Moss and others promised to reform Michigan’s records laws last year, but the effort went nowhere. On Wednesday, amid Sunshine Week, which promotes government transparency, a bipartisan bill package passed out of the Senate Oversight Committee.
“This is a historic moment, at least for the Senate, who has been the block of making this law for the last couple sessions,” said Sen. Sam Singh, D-East Lansing, chair of the Senate Oversight Committee.
Singh told Bridge on Wednesday it was likely the package would come up for a vote before the full Senate next week.
What’s in the bills
In its current iteration, the package contains a number of exemptions related to communications released from the Legislature.
These would include in-district constituent communications — unless that person is a registered lobbyist, public employee or is appointed to a public board — internal investigation records, caucus counsel records, personal cell phone numbers and records related to ongoing civil actions until those matters are settled.
Communications between lawmakers and Michiganders who live in their district, however, would not be protected.
Groups including the Michigan Press Association and others have decried the constituent exemption because it would shield from public view all manner of records that could shed light on how lawmakers make decisions. The exemption to the law does not exist for local governments.
A FOIA coordinator in both the House and Senate, as designated by the House speaker and Senate majority leader at the time, would be tasked with determining what communications can be released to the public.
Sen. Jonathan Lindsey, R-Coldwater, took issue with that requirement, saying it would be “one more thing” that would empower the Senate majority leader or House speaker.
He was the lone member of the committee to abstain from voting on the bills.
That concern is actively being worked on, said Sen. Ed McBroom, R-Waucedah Township, who has partnered with Moss to extend the records law to the Legislature and governor’s office. It’s his hope additions to the legislation could “provide a way for the minority party in both chambers to also participate” in appointing House and Senate FOIA coordinators.
That conversation is still ongoing, with McBroom saying lawmakers “need a bit more time to figure it out.”
The package also outlines similar exemptions for what the governor and lieutenant governor are not required to release. This includes cell phone numbers and information or records pertaining to gubernatorial appointees.
It also includes records regarding commuted prison-sentence decisions and ongoing decisions to remove or suspend a public official or judge from office, though those records could become available once the official has been suspended or removed from their position.
Moss, the Southfield Democrat, acknowledged that while not perfect, the bills were “sure as hell better than the system we have now.”
“We’re casting a net here and still trying to figure out what’s the balance … (but) don’t want to make perfect the enemy of good,” he said.
What’s next?
The bills still need a vote of the full Senate and to go through the state House before landing on Whitmer’s desk, though she seems likely to sign off on the measure.
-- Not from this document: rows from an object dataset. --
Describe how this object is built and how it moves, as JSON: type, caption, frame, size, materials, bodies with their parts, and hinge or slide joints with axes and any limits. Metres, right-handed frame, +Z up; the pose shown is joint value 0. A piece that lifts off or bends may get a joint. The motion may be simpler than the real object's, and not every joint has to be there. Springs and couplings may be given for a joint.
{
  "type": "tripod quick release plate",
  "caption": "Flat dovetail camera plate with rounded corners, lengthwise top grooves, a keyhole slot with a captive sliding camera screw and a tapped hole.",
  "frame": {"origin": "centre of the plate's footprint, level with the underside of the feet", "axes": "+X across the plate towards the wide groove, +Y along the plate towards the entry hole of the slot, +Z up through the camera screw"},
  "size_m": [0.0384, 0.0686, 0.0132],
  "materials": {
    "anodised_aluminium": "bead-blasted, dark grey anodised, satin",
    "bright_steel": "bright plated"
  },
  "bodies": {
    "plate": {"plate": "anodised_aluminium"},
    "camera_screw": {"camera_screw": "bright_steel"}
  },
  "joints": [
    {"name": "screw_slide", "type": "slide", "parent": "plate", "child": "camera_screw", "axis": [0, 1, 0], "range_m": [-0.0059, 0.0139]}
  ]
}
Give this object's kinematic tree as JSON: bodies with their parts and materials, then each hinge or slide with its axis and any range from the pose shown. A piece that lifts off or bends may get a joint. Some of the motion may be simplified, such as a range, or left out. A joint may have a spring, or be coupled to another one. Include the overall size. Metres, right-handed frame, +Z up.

When Whitmer took office in 2018, she promised to voluntarily open her office to public records — even if the Legislature didn’t take action.
For six years, she has yet to do so. Last fall, after the Legislature again failed to pass reforms, Whitmer told reporters she was refraining from “unilaterally” making her records public to keep pressure on lawmakers to change the law.
“We have an opportunity to pass good government legislation that has stalled for decades,” Stacey LaRouche, Whitmer press secretary, told Bridge Michigan.
“We will work with the Legislature as those bills begin to move because Michiganders deserve a state government that works every day to serve people in the best way possible,” she said, adding that Whitmer “believes that state government must be open, transparent and accountable to taxpayers.”